- _PROMPT_
Give the number of lines in this listing that contain "which", with no other words.

**** MATERIAL SHOWN ****

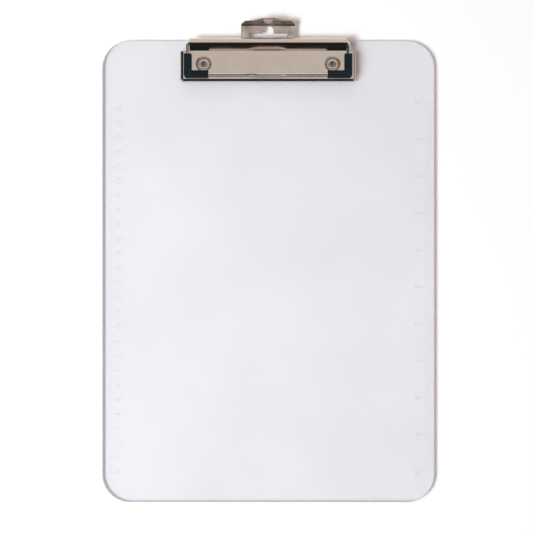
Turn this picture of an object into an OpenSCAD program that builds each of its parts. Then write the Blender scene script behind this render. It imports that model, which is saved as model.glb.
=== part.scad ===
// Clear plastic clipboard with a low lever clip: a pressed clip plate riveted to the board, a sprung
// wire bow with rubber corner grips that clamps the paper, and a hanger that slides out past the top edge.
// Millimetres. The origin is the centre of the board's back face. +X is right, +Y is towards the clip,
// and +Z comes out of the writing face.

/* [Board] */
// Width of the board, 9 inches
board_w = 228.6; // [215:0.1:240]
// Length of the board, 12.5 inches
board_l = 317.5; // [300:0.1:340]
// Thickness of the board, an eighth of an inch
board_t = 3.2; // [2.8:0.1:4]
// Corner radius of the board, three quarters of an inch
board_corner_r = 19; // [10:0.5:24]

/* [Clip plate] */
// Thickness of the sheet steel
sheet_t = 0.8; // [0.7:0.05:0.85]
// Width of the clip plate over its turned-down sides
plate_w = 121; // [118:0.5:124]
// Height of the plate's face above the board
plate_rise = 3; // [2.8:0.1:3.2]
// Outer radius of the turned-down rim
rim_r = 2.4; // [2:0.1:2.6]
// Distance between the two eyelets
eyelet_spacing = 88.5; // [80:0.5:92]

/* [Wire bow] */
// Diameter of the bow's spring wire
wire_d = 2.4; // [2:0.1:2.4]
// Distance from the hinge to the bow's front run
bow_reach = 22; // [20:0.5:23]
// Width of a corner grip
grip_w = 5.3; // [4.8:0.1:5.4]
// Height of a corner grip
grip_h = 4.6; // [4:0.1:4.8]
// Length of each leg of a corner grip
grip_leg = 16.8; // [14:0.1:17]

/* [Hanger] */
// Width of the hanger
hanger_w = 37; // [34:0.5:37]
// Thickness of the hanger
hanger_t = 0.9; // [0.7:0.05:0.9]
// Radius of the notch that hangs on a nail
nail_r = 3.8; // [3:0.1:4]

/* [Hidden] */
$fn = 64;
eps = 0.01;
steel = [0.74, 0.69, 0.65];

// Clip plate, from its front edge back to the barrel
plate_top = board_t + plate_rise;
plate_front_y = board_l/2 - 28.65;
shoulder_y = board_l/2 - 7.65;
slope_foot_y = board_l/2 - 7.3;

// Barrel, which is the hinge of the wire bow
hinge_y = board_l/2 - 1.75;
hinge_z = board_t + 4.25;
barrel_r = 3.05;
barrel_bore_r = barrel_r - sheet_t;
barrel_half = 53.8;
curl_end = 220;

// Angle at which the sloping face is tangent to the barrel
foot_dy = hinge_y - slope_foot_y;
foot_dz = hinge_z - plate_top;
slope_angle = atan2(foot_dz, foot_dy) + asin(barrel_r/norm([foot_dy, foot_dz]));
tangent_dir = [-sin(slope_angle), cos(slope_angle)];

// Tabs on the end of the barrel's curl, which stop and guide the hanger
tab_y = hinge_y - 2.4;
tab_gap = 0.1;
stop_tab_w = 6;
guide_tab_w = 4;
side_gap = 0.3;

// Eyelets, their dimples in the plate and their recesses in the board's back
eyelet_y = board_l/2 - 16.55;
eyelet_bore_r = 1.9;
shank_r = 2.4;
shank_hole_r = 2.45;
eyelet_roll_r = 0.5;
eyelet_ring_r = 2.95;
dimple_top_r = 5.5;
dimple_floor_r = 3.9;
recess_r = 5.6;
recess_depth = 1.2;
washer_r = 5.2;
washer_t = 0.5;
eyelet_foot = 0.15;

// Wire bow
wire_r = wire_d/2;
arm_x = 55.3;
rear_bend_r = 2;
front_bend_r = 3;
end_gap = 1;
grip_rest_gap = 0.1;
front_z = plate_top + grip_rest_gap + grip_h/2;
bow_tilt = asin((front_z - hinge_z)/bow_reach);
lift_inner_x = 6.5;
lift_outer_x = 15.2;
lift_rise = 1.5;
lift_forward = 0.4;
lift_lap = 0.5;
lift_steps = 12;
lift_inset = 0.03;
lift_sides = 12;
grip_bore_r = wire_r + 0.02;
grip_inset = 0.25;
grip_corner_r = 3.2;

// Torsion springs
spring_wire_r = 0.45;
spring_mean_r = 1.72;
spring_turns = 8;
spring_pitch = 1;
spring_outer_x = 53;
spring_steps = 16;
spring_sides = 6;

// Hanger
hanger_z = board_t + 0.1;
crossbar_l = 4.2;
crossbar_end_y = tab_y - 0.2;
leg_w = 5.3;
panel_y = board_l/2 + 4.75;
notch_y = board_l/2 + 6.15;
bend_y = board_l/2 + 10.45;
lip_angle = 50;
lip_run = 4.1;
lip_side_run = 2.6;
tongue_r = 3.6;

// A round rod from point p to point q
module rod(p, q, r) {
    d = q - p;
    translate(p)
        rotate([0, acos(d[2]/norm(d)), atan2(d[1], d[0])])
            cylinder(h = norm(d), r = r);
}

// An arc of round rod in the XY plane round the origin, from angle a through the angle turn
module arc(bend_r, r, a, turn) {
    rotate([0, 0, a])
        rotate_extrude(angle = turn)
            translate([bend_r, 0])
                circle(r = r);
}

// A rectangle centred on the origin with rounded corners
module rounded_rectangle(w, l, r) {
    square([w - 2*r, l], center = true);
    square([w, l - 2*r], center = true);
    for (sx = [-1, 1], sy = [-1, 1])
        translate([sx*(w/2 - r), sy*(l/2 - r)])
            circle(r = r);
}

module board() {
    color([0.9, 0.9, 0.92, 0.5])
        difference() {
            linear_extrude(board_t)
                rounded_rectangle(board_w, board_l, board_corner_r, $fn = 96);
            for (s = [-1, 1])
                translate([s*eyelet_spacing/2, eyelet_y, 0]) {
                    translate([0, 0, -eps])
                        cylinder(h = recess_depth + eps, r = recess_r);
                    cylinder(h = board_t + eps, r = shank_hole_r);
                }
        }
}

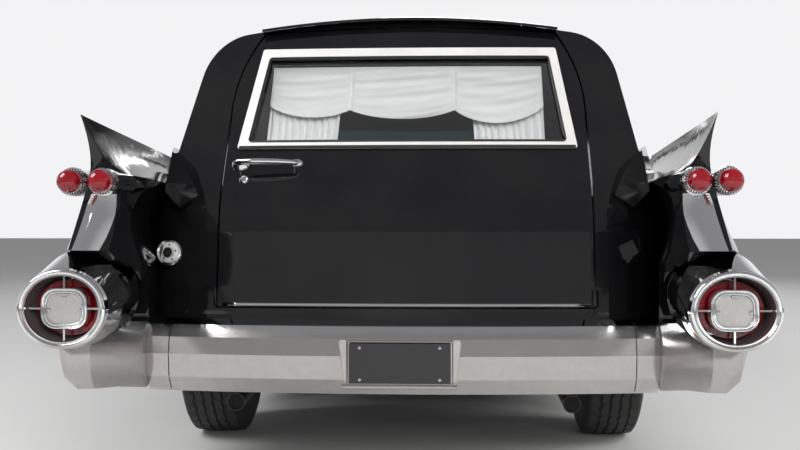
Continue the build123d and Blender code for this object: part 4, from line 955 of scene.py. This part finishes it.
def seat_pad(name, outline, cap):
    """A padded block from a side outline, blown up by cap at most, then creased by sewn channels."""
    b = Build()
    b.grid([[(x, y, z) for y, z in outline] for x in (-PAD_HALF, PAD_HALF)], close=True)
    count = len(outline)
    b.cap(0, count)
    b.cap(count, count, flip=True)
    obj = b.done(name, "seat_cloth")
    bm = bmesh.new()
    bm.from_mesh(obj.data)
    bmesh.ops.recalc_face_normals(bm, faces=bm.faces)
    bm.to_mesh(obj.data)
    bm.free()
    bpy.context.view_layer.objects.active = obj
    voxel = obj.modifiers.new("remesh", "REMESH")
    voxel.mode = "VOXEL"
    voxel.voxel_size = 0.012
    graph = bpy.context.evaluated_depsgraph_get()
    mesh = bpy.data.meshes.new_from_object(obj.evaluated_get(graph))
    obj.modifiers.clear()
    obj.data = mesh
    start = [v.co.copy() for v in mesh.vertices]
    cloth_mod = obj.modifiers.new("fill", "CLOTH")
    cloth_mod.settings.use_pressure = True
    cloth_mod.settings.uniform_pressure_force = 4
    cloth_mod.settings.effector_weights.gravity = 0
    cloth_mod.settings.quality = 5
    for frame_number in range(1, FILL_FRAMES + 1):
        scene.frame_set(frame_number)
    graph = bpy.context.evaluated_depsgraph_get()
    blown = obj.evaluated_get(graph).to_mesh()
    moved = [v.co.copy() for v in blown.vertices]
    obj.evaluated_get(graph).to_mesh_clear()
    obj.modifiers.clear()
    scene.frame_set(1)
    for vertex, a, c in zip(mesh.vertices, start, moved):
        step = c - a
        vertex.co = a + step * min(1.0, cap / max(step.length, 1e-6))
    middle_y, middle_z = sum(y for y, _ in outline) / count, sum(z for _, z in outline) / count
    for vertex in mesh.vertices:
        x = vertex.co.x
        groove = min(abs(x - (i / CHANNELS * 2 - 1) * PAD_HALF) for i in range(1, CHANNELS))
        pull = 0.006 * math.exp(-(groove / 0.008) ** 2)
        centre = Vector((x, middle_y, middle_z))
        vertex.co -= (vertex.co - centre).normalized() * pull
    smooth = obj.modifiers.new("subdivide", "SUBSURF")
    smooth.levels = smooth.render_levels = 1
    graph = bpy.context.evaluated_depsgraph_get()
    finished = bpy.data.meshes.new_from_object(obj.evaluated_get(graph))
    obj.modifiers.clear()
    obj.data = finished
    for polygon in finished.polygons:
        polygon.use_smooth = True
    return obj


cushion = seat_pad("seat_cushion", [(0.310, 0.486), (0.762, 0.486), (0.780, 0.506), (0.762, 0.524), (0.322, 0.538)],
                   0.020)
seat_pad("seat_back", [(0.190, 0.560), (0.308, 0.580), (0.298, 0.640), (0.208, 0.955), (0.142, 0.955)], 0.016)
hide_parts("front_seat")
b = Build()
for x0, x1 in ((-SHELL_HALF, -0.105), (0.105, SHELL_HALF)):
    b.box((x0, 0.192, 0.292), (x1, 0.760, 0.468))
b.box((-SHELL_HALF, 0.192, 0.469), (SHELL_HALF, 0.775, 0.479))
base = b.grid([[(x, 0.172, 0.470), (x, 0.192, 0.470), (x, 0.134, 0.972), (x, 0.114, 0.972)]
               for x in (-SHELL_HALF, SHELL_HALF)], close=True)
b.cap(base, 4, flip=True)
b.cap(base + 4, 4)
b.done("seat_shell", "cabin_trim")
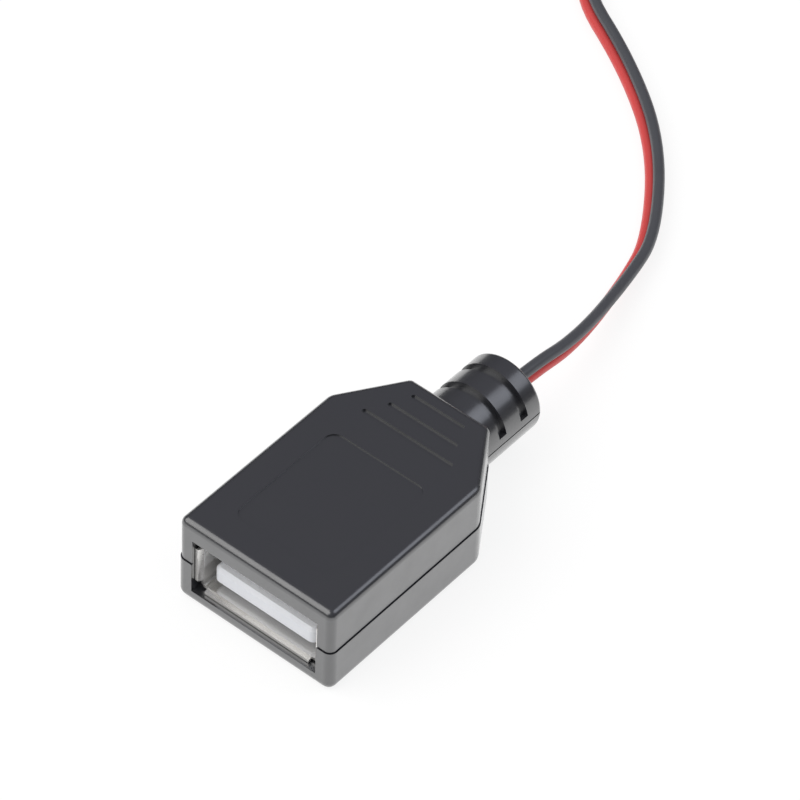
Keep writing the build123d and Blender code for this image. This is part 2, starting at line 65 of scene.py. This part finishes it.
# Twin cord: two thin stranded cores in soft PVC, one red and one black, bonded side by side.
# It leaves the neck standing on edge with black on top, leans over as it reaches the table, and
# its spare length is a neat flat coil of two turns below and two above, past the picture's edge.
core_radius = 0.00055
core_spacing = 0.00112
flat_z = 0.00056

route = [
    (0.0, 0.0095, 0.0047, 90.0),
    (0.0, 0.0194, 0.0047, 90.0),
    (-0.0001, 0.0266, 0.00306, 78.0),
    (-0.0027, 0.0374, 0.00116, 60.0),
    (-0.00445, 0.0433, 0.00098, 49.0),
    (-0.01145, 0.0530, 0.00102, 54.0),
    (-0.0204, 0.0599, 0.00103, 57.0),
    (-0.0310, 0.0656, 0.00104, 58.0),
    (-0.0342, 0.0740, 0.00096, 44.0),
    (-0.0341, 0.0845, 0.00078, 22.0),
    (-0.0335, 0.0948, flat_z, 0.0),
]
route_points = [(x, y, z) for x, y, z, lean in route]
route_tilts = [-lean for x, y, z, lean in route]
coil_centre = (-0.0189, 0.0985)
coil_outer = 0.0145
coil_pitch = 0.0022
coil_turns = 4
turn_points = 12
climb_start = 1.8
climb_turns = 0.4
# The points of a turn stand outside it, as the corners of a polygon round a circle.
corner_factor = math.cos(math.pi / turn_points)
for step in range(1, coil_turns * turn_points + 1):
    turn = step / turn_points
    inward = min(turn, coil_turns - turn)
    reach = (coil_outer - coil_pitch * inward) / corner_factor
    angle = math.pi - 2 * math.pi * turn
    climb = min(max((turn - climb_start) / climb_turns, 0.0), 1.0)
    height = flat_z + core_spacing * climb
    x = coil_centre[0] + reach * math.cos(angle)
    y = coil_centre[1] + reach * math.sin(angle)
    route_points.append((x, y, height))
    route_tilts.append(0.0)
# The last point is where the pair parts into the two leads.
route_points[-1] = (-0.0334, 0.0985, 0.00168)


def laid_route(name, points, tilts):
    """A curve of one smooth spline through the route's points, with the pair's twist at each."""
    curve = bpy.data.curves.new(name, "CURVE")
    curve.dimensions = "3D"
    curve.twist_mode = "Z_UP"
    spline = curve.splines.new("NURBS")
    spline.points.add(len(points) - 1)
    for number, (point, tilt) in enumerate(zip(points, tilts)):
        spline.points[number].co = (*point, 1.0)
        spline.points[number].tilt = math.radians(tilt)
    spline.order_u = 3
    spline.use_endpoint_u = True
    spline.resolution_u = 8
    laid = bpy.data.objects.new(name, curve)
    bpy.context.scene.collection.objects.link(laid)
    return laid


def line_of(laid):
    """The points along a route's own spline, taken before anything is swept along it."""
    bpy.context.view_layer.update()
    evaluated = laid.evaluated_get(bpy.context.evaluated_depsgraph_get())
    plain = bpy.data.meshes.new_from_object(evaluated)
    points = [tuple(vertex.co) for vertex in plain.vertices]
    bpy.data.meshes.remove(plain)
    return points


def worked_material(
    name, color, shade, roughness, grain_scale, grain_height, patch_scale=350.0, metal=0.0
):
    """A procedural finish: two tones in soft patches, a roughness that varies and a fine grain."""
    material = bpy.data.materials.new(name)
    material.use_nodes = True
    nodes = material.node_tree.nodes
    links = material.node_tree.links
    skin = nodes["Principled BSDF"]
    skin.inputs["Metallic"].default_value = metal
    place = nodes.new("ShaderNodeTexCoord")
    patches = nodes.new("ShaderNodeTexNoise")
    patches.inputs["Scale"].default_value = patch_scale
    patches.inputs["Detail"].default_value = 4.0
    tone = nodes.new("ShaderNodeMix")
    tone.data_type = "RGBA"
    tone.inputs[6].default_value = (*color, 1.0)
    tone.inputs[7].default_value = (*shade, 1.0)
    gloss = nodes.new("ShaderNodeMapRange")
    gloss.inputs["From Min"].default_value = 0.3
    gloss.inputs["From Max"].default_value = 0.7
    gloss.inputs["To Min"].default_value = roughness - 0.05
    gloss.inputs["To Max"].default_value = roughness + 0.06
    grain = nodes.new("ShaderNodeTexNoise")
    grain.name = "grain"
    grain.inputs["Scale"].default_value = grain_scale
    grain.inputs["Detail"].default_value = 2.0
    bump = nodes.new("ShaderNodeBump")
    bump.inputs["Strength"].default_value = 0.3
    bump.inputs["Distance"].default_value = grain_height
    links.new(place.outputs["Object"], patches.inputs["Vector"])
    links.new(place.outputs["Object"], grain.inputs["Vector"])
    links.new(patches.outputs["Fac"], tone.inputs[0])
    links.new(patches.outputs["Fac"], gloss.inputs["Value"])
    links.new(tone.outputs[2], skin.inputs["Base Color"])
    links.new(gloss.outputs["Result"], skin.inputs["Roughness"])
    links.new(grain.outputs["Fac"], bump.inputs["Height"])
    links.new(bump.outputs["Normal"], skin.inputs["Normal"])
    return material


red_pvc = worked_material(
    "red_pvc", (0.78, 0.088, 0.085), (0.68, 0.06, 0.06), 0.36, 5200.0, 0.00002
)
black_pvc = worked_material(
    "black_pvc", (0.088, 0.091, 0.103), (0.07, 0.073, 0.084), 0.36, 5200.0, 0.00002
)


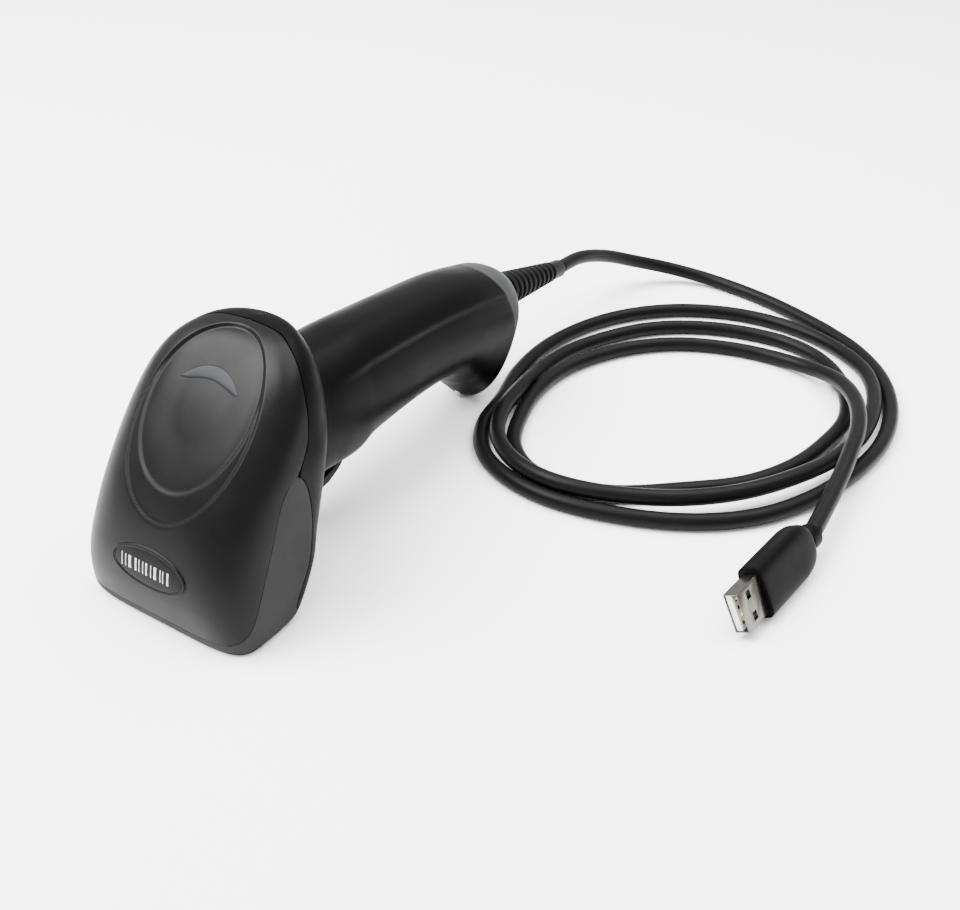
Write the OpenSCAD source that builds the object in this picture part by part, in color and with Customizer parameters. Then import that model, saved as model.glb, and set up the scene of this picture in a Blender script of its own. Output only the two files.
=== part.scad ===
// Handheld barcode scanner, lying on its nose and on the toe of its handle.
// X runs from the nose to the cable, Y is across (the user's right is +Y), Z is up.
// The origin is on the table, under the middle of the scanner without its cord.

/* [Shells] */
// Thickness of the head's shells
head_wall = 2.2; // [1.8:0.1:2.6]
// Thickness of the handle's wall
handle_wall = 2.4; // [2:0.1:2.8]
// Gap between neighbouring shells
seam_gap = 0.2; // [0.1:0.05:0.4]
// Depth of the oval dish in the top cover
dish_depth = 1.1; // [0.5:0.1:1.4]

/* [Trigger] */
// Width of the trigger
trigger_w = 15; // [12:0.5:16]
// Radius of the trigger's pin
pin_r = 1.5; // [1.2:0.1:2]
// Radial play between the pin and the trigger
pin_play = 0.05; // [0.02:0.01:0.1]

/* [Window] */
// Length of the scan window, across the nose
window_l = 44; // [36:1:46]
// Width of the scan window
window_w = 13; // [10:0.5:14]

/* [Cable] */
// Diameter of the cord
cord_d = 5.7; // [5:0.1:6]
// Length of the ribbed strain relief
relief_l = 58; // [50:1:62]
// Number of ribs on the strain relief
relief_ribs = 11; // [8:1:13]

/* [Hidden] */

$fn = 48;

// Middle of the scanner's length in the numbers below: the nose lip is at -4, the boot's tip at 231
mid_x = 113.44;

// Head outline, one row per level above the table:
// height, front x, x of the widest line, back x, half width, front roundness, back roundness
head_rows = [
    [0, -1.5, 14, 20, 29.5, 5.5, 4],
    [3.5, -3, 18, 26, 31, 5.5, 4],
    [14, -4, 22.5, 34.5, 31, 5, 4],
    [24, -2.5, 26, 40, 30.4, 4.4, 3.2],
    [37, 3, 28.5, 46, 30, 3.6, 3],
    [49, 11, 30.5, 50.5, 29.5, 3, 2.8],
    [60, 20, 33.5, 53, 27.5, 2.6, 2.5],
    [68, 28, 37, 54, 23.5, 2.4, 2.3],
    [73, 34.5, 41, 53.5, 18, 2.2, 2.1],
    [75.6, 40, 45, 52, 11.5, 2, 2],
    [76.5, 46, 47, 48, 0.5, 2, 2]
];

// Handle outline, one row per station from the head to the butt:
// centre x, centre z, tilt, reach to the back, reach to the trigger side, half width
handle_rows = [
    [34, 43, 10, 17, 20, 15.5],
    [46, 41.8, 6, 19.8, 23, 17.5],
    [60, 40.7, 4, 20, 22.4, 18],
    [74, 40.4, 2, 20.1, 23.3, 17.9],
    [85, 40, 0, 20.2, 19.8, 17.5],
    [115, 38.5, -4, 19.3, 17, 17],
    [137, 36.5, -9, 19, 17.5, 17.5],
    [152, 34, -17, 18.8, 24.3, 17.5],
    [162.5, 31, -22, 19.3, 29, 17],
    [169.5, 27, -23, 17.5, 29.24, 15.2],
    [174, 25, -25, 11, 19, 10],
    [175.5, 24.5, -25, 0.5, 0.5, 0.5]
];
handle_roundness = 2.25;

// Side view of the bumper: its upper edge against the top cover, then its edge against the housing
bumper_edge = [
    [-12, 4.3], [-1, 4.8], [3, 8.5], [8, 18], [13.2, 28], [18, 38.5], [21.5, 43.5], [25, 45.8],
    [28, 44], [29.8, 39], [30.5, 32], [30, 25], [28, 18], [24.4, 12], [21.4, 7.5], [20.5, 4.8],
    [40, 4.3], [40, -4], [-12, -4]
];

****

- _SOLUTION TO THIS PROBLEM_
4